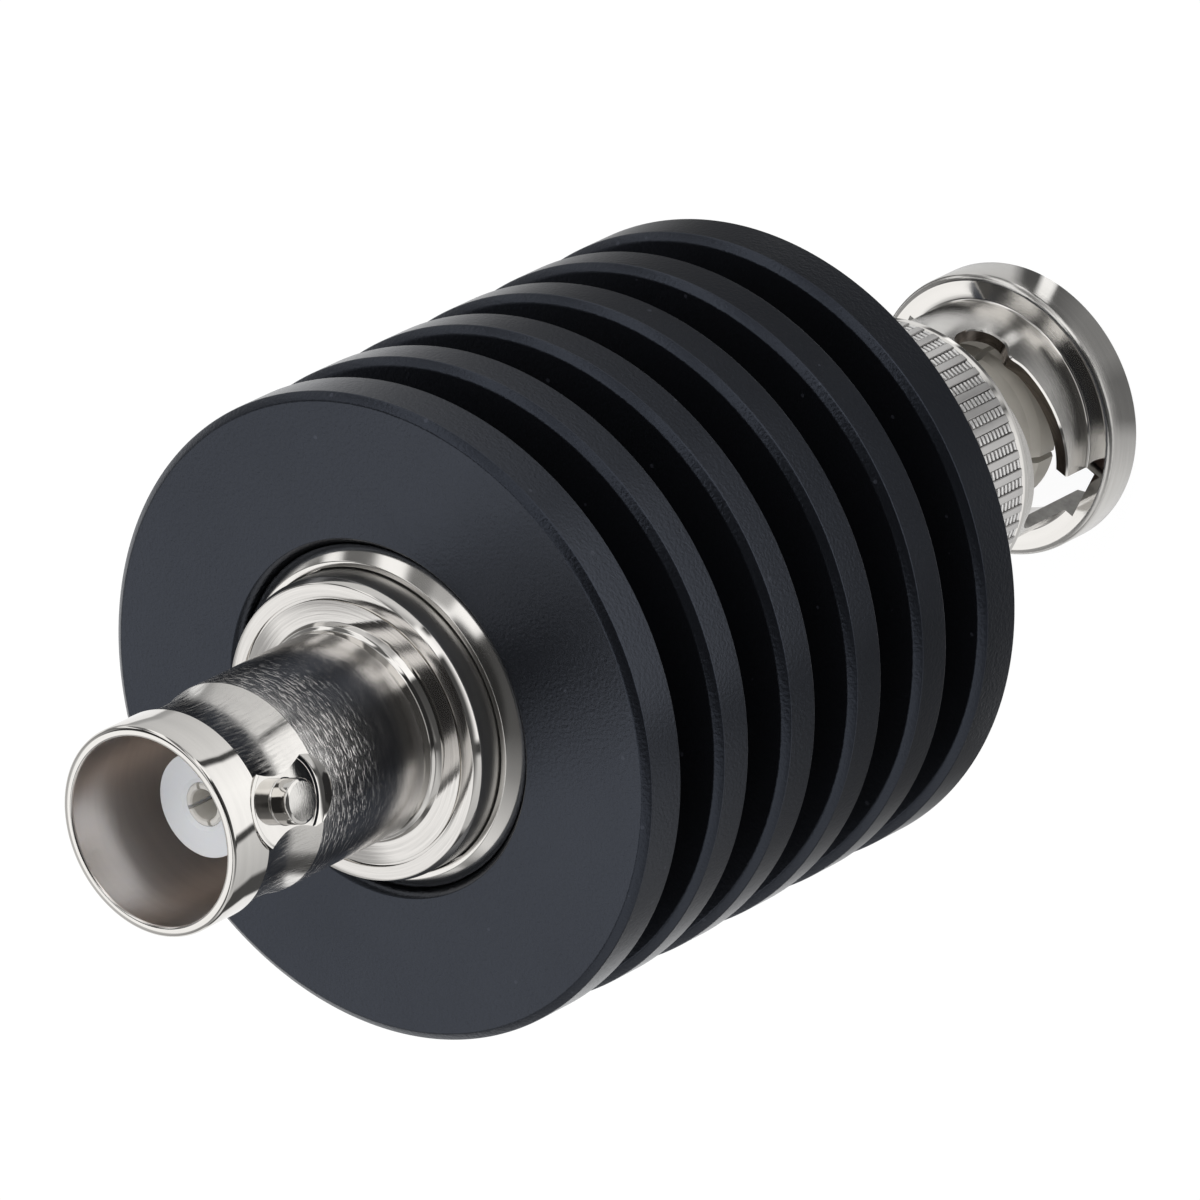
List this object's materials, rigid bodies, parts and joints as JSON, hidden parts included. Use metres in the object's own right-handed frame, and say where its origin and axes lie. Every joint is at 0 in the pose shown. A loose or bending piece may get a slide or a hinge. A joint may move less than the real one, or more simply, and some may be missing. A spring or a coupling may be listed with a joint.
{
  "type": "coaxial attenuator",
  "caption": "Finned coaxial attenuator with a bayonet jack at one end and a bayonet plug with a turning coupling nut at the other.",
  "frame": {"origin": "on the axis, at the mouth of the plug's coupling nut, which the part stands on", "axes": "+Z along the axis from the plug to the jack; the jack's two lugs lie on the X axis"},
  "size_m": [0.03, 0.03, 0.0635],
  "materials": {
    "black_anodised": "black anodised, bead blasted",
    "nickel": "bright nickel plate, partly brushed",
    "white_plastic": "satin",
    "pale_plastic": "satin",
    "gilt_contact": "thin gold plate",
    "spring_bronze": "bare spring bronze",
    "pad_metal": "fired metal film",
    "carrier_brass": "bare machined brass",
    "ceramic": "unglazed ceramic",
    "resistor": "matt film",
    "contact_alloy": "white bronze plate",
    "gasket_rubber": "matt",
    "spring_steel": "bare spring steel"
  },
  "bodies": {
    "body": {"heat_sink": "black_anodised", "housing": "nickel", "jack_body": "nickel", "jack_insulator": "white_plastic", "jack_bead": "pale_plastic", "jack_contact": "gilt_contact", "input_tab": "spring_bronze", "input_pad": "pad_metal", "carrier_base": "carrier_brass", "carrier_cap": "carrier_brass", "chip_substrate": "ceramic", "resistor_film": "resistor", "ground_strips": "pad_metal", "output_pad": "pad_metal", "output_tab": "spring_bronze", "plug_body": "nickel", "plug_bead": "pale_plastic", "plug_insulator": "white_plastic", "plug_pin": "gilt_contact", "outer_contact": "contact_alloy", "gasket": "gasket_rubber", "wave_washer": "spring_steel"},
    "spring_seat": {"flat_washer": "spring_steel"},
    "nut": {"coupling_nut": "nickel"}
  },
  "joints": [
    {"name": "nut_slide", "type": "slide", "parent": "body", "child": "spring_seat", "axis": [0, 0, -1], "range_m": [0, 0.0008], "stiffness_N_per_m": 5000, "springref_m": -0.002, "deforming": ["wave_washer"]},
    {"name": "nut_turn", "type": "hinge", "parent": "spring_seat", "child": "nut", "pos_m": [0, 0, 0.0138], "axis": [0, 0, 1], "continuous": true}
  ]
}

- - -

YOUR TASK>
Give back each line above precisely as it stands.

RESULT>
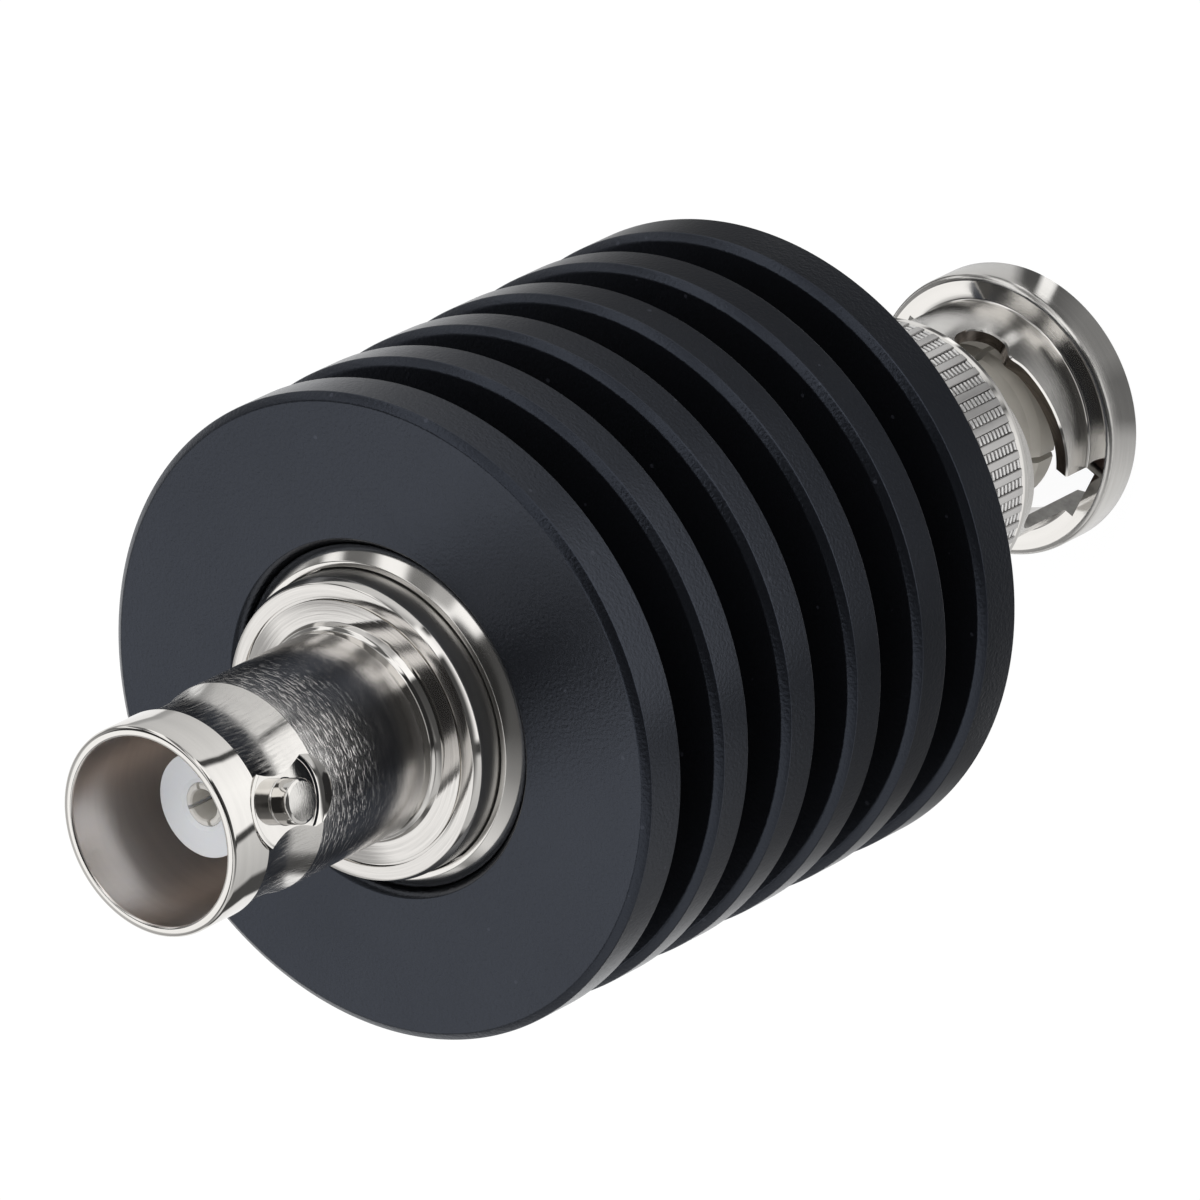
List this object's materials, rigid bodies, parts and joints as JSON, hidden parts included. Use metres in the object's own right-handed frame, and say where its origin and axes lie. Every joint is at 0 in the pose shown. A loose or bending piece may get a slide or a hinge. A joint may move less than the real one, or more simply, and some may be missing. A spring or a coupling may be listed with a joint.
{
  "type": "coaxial attenuator",
  "caption": "Finned coaxial attenuator with a bayonet jack at one end and a bayonet plug with a turning coupling nut at the other.",
  "frame": {"origin": "on the axis, at the mouth of the plug's coupling nut, which the part stands on", "axes": "+Z along the axis from the plug to the jack; the jack's two lugs lie on the X axis"},
  "size_m": [0.03, 0.03, 0.0635],
  "materials": {
    "black_anodised": "black anodised, bead blasted",
    "nickel": "bright nickel plate, partly brushed",
    "white_plastic": "satin",
    "pale_plastic": "satin",
    "gilt_contact": "thin gold plate",
    "spring_bronze": "bare spring bronze",
    "pad_metal": "fired metal film",
    "carrier_brass": "bare machined brass",
    "ceramic": "unglazed ceramic",
    "resistor": "matt film",
    "contact_alloy": "white bronze plate",
    "gasket_rubber": "matt",
    "spring_steel": "bare spring steel"
  },
  "bodies": {
    "body": {"heat_sink": "black_anodised", "housing": "nickel", "jack_body": "nickel", "jack_insulator": "white_plastic", "jack_bead": "pale_plastic", "jack_contact": "gilt_contact", "input_tab": "spring_bronze", "input_pad": "pad_metal", "carrier_base": "carrier_brass", "carrier_cap": "carrier_brass", "chip_substrate": "ceramic", "resistor_film": "resistor", "ground_strips": "pad_metal", "output_pad": "pad_metal", "output_tab": "spring_bronze", "plug_body": "nickel", "plug_bead": "pale_plastic", "plug_insulator": "white_plastic", "plug_pin": "gilt_contact", "outer_contact": "contact_alloy", "gasket": "gasket_rubber", "wave_washer": "spring_steel"},
    "spring_seat": {"flat_washer": "spring_steel"},
    "nut": {"coupling_nut": "nickel"}
  },
  "joints": [
    {"name": "nut_slide", "type": "slide", "parent": "body", "child": "spring_seat", "axis": [0, 0, -1], "range_m": [0, 0.0008], "stiffness_N_per_m": 5000, "springref_m": -0.002, "deforming": ["wave_washer"]},
    {"name": "nut_turn", "type": "hinge", "parent": "spring_seat", "child": "nut", "pos_m": [0, 0, 0.0138], "axis": [0, 0, 1], "continuous": true}
  ]
}